### What you have to do
In the listing below, find every line with the string "shown" and pull it out.

### Provided information
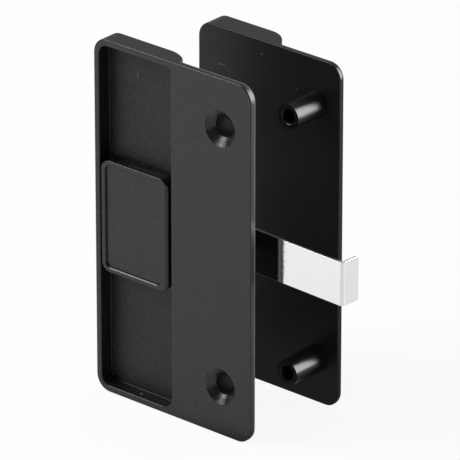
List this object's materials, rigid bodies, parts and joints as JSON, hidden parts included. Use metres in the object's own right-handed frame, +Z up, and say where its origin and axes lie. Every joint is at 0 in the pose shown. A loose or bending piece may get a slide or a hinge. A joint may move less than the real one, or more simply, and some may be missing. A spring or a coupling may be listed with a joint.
{
  "type": "door latch and pull",
  "caption": "Sliding screen door latch and pull: inside plate with finger cup, rocking thumb pad and steel hook, and an outside pull plate with screw bosses.",
  "frame": {"origin": "centre of the two screw holes of the inside plate, on its back face where it lies on the door", "axes": "+X along the plates' width towards the hook, +Y from the room through the door to the outdoors, +Z up"},
  "size_m": [0.083, 0.0396, 0.1052],
  "materials": {
    "black_plastic": "moulded black plastic with a fine satin texture",
    "pad_plastic": "moulded black plastic, satin dish with a smoother rim",
    "bright_steel": "bright plated spring steel strip",
    "pin_steel": "plain drawn steel"
  },
  "bodies": {
    "plates": {"inside_plate": "black_plastic", "outside_plate": "black_plastic", "pivot_pin": "pin_steel"},
    "rocker": {"thumb_pad": "pad_plastic", "latch_hook": "bright_steel", "rivet_upper": "pin_steel", "rivet_lower": "pin_steel"}
  },
  "joints": [
    {"name": "latch_pivot", "type": "hinge", "parent": "plates", "child": "rocker", "pos_m": [-0.0306, 0.00485, 0.002], "axis": [0, 0, 1], "range_deg": [-2.8, 3.4]}
  ]
}
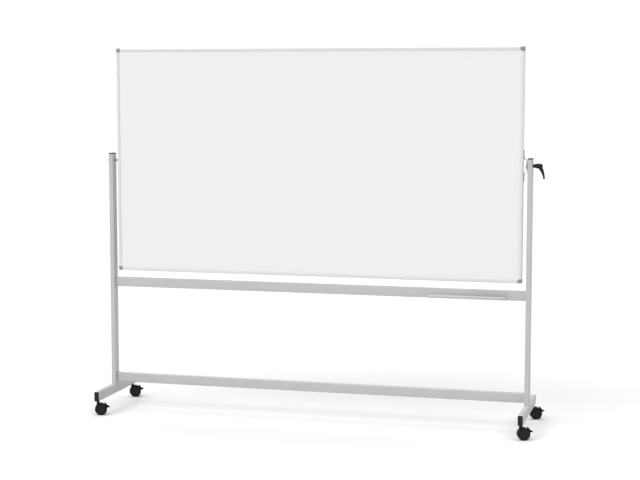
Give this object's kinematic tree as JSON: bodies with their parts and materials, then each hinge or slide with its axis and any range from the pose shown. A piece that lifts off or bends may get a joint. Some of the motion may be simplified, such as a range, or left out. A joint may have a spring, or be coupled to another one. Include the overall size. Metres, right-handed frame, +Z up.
{
  "type": "rolling whiteboard",
  "caption": "Revolving whiteboard on a wheeled stand: the framed board turns about a level axis between upright columns, is held by a clamping lever, and rolls on braked casters.",
  "frame": {"origin": "on the floor, midway between the columns and under the middle of their depth", "axes": "+X to the right of somebody who faces the board, -Y towards them, +Z up"},
  "size_m": [2.368, 0.5516, 1.9575],
  "materials": {
    "silver_paint": "satin powder coat",
    "satin_aluminium": "satin anodised",
    "white_enamel": "gloss enamel",
    "core_board": "raw board",
    "grey_plastic": "moulded, fine texture",
    "black_plastic": "moulded, fine texture",
    "zinc_steel": "zinc plated"
  },
  "bodies": {
    "stand": {"left_column": "silver_paint", "left_foot": "silver_paint", "left_column_cap": "black_plastic", "left_foot_front_cap": "black_plastic", "left_foot_rear_cap": "black_plastic", "upper_left_crossbar_bolt": "zinc_steel", "lower_left_crossbar_bolt": "zinc_steel", "left_foot_bolt": "zinc_steel", "right_column": "silver_paint", "right_foot": "silver_paint", "right_column_cap": "black_plastic", "right_foot_front_cap": "black_plastic", "right_foot_rear_cap": "black_plastic", "upper_right_crossbar_bolt": "zinc_steel", "lower_right_crossbar_bolt": "zinc_steel", "right_foot_bolt": "zinc_steel", "upper_crossbar": "silver_paint", "lower_crossbar": "silver_paint", "pen_tray": "silver_paint"},
    "board": {"front_writing_sheet": "white_enamel", "rear_writing_sheet": "white_enamel", "board_core": "core_board", "frame_top_rail": "satin_aluminium", "frame_bottom_rail": "satin_aluminium", "frame_left_rail": "satin_aluminium", "frame_right_rail": "satin_aluminium", "frame_top_left_corner": "grey_plastic", "frame_top_right_corner": "grey_plastic", "frame_bottom_left_corner": "grey_plastic", "frame_bottom_right_corner": "grey_plastic", "clamp_bracket": "zinc_steel", "bracket_screw_1": "zinc_steel", "bracket_screw_2": "zinc_steel", "bracket_screw_3": "zinc_steel", "bracket_screw_4": "zinc_steel", "clamp_spindle": "zinc_steel", "pivot_bolt": "zinc_steel", "friction_washer": "black_plastic", "pivot_insert": "zinc_steel"},
    "clamp_lever": {"clamp_lever": "black_plastic"},
    "front_left_caster": {"front_left_caster_hood": "black_plastic", "front_left_caster_axle": "zinc_steel"},
    "front_left_caster_front_wheel": {"front_left_caster_front_wheel": "black_plastic"},
    "front_left_caster_rear_wheel": {"front_left_caster_rear_wheel": "black_plastic"},
    "front_left_caster_brake": {"front_left_caster_brake": "black_plastic"},
    "front_right_caster": {"front_right_caster_hood": "black_plastic", "front_right_caster_axle": "zinc_steel"},
    "front_right_caster_front_wheel": {"front_right_caster_front_wheel": "black_plastic"},
    "front_right_caster_rear_wheel": {"front_right_caster_rear_wheel": "black_plastic"},
    "front_right_caster_brake": {"front_right_caster_brake": "black_plastic"},
    "rear_left_caster": {"rear_left_caster_hood": "black_plastic", "rear_left_caster_axle": "zinc_steel"},
    "rear_left_caster_front_wheel": {"rear_left_caster_front_wheel": "black_plastic"},
    "rear_left_caster_rear_wheel": {"rear_left_caster_rear_wheel": "black_plastic"},
    "rear_left_caster_brake": {"rear_left_caster_brake": "black_plastic"},
    "rear_right_caster": {"rear_right_caster_hood": "black_plastic", "rear_right_caster_axle": "zinc_steel"},
    "rear_right_caster_front_wheel": {"rear_right_caster_front_wheel": "black_plastic"},
    "rear_right_caster_rear_wheel": {"rear_right_caster_rear_wheel": "black_plastic"},
    "rear_right_caster_brake": {"rear_right_caster_brake": "black_plastic"}
  },
  "joints": [
    {"name": "board_turn", "type": "hinge", "parent": "stand", "child": "board", "pos_m": [0, 0, 1.3575], "axis": [1, 0, 0], "continuous": true},
    {"name": "clamp_lever_turn", "type": "hinge", "parent": "board", "child": "clamp_lever", "pos_m": [1.147, 0, 1.3575], "axis": [1, 0, 0], "range_deg": [0, 120]},
    {"name": "front_left_caster_swivel", "type": "hinge", "parent": "stand", "child": "front_left_caster", "pos_m": [-1.1345, -0.2478, 0.07], "axis": [0, 0, 1], "continuous": true},
    {"name": "front_left_caster_front_wheel_roll", "type": "hinge", "parent": "front_left_caster", "child": "front_left_caster_front_wheel", "pos_m": [-1.11966, -0.24181, 0.031], "axis": [-0.3746, 0.9272, 0], "continuous": true},
    {"name": "front_left_caster_rear_wheel_roll", "type": "hinge", "parent": "front_left_caster", "child": "front_left_caster_rear_wheel", "pos_m": [-1.11966, -0.24181, 0.031], "axis": [-0.3746, 0.9272, 0], "continuous": true},
    {"name": "front_left_caster_brake_press", "type": "hinge", "parent": "front_left_caster", "child": "front_left_caster_brake", "pos_m": [-1.11318, -0.23918, 0.051], "axis": [-0.3746, 0.9272, 0], "range_deg": [0, 10]},
    {"name": "front_right_caster_swivel", "type": "hinge", "parent": "stand", "child": "front_right_caster", "pos_m": [1.1345, -0.2478, 0.07], "axis": [0, 0, 1], "continuous": true},
    {"name": "front_right_caster_front_wheel_roll", "type": "hinge", "parent": "front_right_caster", "child": "front_right_caster_front_wheel", "pos_m": [1.14933, -0.24181, 0.031], "axis": [-0.3746, 0.9272, 0], "continuous": true},
    {"name": "front_right_caster_rear_wheel_roll", "type": "hinge", "parent": "front_right_caster", "child": "front_right_caster_rear_wheel", "pos_m": [1.14933, -0.24181, 0.031], "axis": [-0.3746, 0.9272, 0], "continuous": true},
    {"name": "front_right_caster_brake_press", "type": "hinge", "parent": "front_right_caster", "child": "front_right_caster_brake", "pos_m": [1.15583, -0.23918, 0.051], "axis": [-0.3746, 0.9272, 0], "range_deg": [0, 10]},
    {"name": "rear_left_caster_swivel", "type": "hinge", "parent": "stand", "child": "rear_left_caster", "pos_m": [-1.1345, 0.2478, 0.07], "axis": [0, 0, 1], "continuous": true},
    {"name": "rear_left_caster_front_wheel_roll", "type": "hinge", "parent": "rear_left_caster", "child": "rear_left_caster_front_wheel", "pos_m": [-1.11966, 0.25379, 0.031], "axis": [-0.3746, 0.9272, 0], "continuous": true},
    {"name": "rear_left_caster_rear_wheel_roll", "type": "hinge", "parent": "rear_left_caster", "child": "rear_left_caster_rear_wheel", "pos_m": [-1.11966, 0.25379, 0.031], "axis": [-0.3746, 0.9272, 0], "continuous": true},
    {"name": "rear_left_caster_brake_press", "type": "hinge", "parent": "rear_left_caster", "child": "rear_left_caster_brake", "pos_m": [-1.11318, 0.25642, 0.051], "axis": [-0.3746, 0.9272, 0], "range_deg": [0, 10]},
    {"name": "rear_right_caster_swivel", "type": "hinge", "parent": "stand", "child": "rear_right_caster", "pos_m": [1.1345, 0.2478, 0.07], "axis": [0, 0, 1], "continuous": true},
    {"name": "rear_right_caster_front_wheel_roll", "type": "hinge", "parent": "rear_right_caster", "child": "rear_right_caster_front_wheel", "pos_m": [1.14933, 0.25379, 0.031], "axis": [-0.3746, 0.9272, 0], "continuous": true},
    {"name": "rear_right_caster_rear_wheel_roll", "type": "hinge", "parent": "rear_right_caster", "child": "rear_right_caster_rear_wheel", "pos_m": [1.14933, 0.25379, 0.031], "axis": [-0.3746, 0.9272, 0], "continuous": true},
    {"name": "rear_right_caster_brake_press", "type": "hinge", "parent": "rear_right_caster", "child": "rear_right_caster_brake", "pos_m": [1.15583, 0.25642, 0.051], "axis": [-0.3746, 0.9272, 0], "range_deg": [0, 10]}
  ]
}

### Exercise answer
List this object's materials, rigid bodies, parts and joints as JSON, hidden parts included. Use metres in the object's own right-handed frame, +Z up, and say where its origin and axes lie. Every joint is at 0 in the pose shown. A loose or bending piece may get a slide or a hinge. A joint may move less than the real one, or more simply, and some may be missing. A spring or a coupling may be listed with a joint.
Give this object's kinematic tree as JSON: bodies with their parts and materials, then each hinge or slide with its axis and any range from the pose shown. A piece that lifts off or bends may get a joint. Some of the motion may be simplified, such as a range, or left out. A joint may have a spring, or be coupled to another one. Include the overall size. Metres, right-handed frame, +Z up.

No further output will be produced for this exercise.